We cross organizational networks as well as different cloud services, soWAN traffic is a major concern for us. Thankfully, we’ve been able to tune Cassandra to work across the WAN and to deal with challenges such as the slow and unreliable networks that you get when working with different organizations and different infrastructures.
In terms of our deployment, another major factor is security, which is a major concern for our customers, and being able to separate customer data and metadata, is very important to us, and Cassandra allows us to do this in a way that scales and provides resilience without having to put everything in the same pot or place.

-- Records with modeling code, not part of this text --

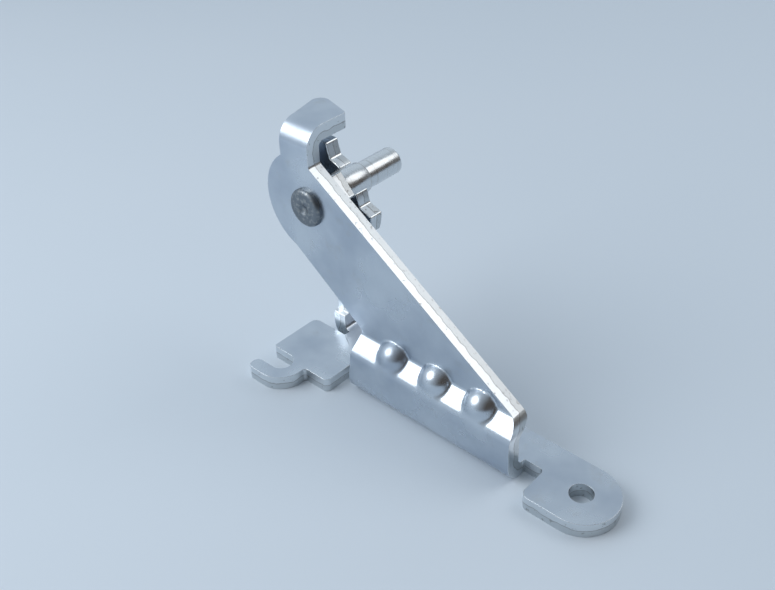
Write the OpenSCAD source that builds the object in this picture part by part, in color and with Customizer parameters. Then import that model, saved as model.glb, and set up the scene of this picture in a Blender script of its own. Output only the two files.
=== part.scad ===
// Fridge door hinge bracket, zinc plated steel.
// A base strip lies flat and carries a round screw tab and an open hook tab.
// Between them the sheet turns up into a panel, steps back over three pressed
// ribs and rises as a slanted arm. A riveted pin with a stop plate sits in the
// head of the arm, and the top of the arm curls over the stop plate.
// X runs along the fold to the screw tab, Y runs back along the pin, Z is up.
// The origin is the screw hole axis at the underside of the base.

/* [Sheet] */
// Sheet thickness
sheet_t = 4; // [3.2:0.1:4.6]
// Inside radius of the two square bends
bend_r = 1.5; // [1:0.1:2]

/* [Base strip] */
// Width of the strip, also the diameter of the round tab end
strip_w = 18.2; // [17.6:0.1:20]
// Screw hole in the round tab
screw_d = 5.8; // [4.5:0.1:7]
// Screw hole axis to the straight left side of the round tab
tab_l = 10.3; // [8:0.1:12]
// Relief cut between round tab and panel
relief_w = 5.4; // [3:0.1:6]
// Depth of both relief cuts past the bend line
relief_d = 0.9; // [0.5:0.1:1.5]

/* [Hook tab] */
// Length of the hook tab along the strip
hook_l = 21; // [20:0.5:24]
// Relief cut between panel and hook tab
hook_relief_w = 2.7; // [2:0.1:4]
// Width of the open slot in the hook
slot_w = 6.2; // [5:0.1:7]
// Length of the straight part of the slot
slot_l = 6.2; // [4:0.1:7]
// Wall of the hook around the slot
hook_wall = 3.7; // [3:0.1:4.5]
// Slot axis in front of the strip axis
slot_y = 11.8; // [11:0.1:13]
// Near edge of the hook tab in front of the strip axis
hook_near = 10; // [9:0.1:10.5]
// Far edge of the hook tab behind the strip axis
hook_far = 6.8; // [5:0.1:8]

/* [Rear foot] */
// Outside of the upturned lug from the left end of the hook tab
lug_off = 5.7; // [4:0.1:8]
// Width of the flat foot beside the lug
foot_w = 14; // [8:0.5:20]
// Reach of the foot behind the far edge of the strip
foot_reach = 7; // [5:0.5:9]
// Height of the upturned lug
lug_h = 13.5; // [10.5:0.5:16]
// Height of the low front step of the lug
lug_step_h = 8.4; // [7:0.1:9.5]
// Depth of the low front step of the lug
lug_step_d = 1.6; // [1:0.1:3]

/* [Panel] */
// Length of the panel along its foot
panel_l = 51.6; // [49:0.1:54]
// Height at which the step over the panel begins
panel_h = 12.4; // [11.5:0.1:14]
// Setback of the arm behind the panel
step_d = 4; // [3.5:0.1:4.5]
// Outer radius of the step
step_out_r = 3; // [2.5:0.1:3.2]
// Inner radius of the step
step_in_r = 1.5; // [1:0.1:2]

/* [Pressed ribs] */
// Number of ribs pressed over the step
rib_count = 3; // [1:1:3]
// Spacing of the ribs
rib_pitch = 13.3; // [11:0.1:14]
// Radius of the rounded rib
rib_r = 4.4; // [4:0.1:5]
// Middle rib axis from the right end of the panel
rib_mid = 24.4; // [22:0.1:27]

/* [Arm] */
// Pin axis past the left end of the panel
pin_off = 13.3; // [11:0.1:16]
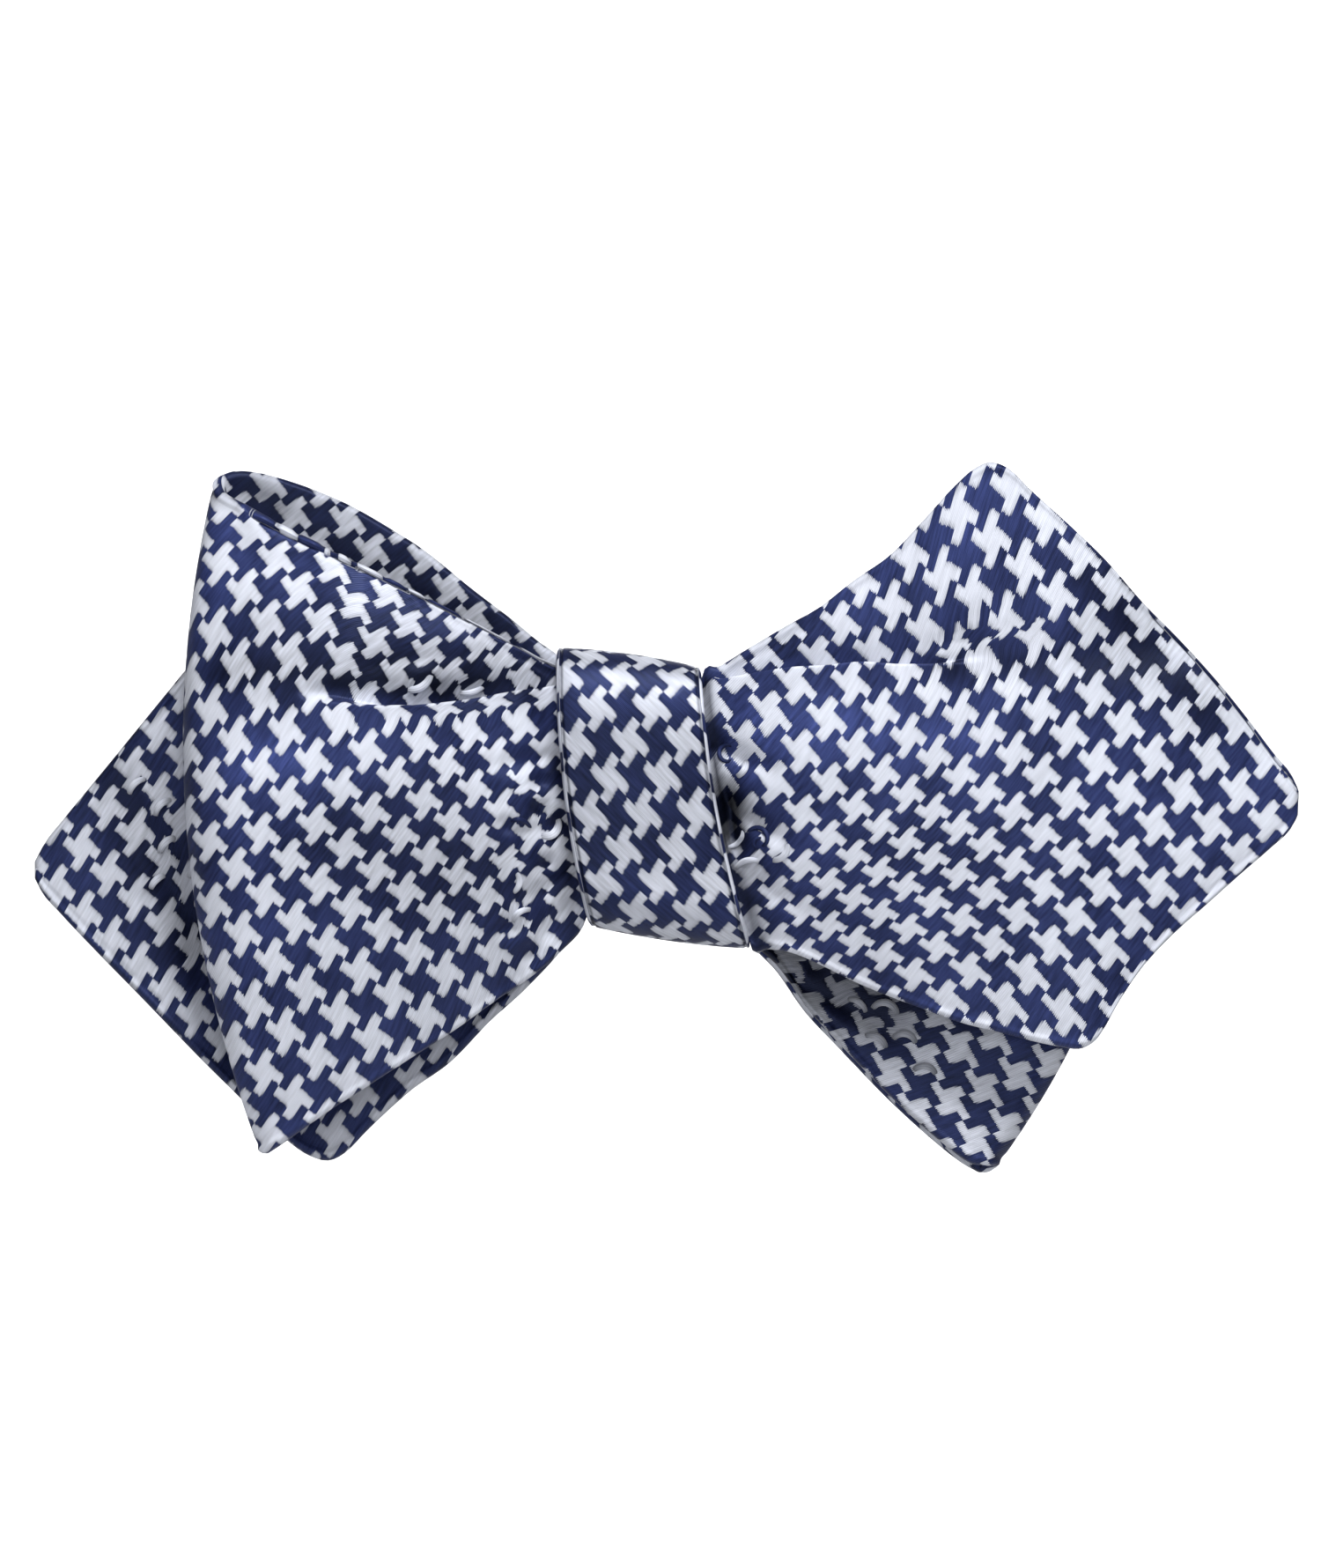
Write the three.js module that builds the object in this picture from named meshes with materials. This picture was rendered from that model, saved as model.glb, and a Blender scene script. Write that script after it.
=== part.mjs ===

We actually use the topology-based replication structure to do this. In Cassandra terms, each customer site acts as a separate data center, so we can control exactly what data goes where and our security implementation lets the nodes communicate about things like gossip but will block attempts to send or receive data from the wrong place, and each customer has different keyspaces that only that customer’s nodes can access. I guess it’s a fairly complex deployment. It’s definitely a heterogeneous deployment, but it’s what works for us, and Cassandra was able to support us in that.
What is the experience with the Apache Cassandra community whether it be the virtual community with IRC or the mailing list or the physical community in regards to like meet up events or community activities?
I would say that the Cassandra community has been instrumental in helping us to understand how we can best deploy Cassandra and to overcome some of the challenges that we faced. I haven’t really had the opportunity to interact with it as much as I would like, especially in the mailing list.
We’ve attended a few of the UK-based meetups, and I presented at the Cassandra EU talk in London last year, which the guys at Acunu organized. I’ve tried to do my bit, but it’s a difficult balance with the amount of the day-to-day work as well.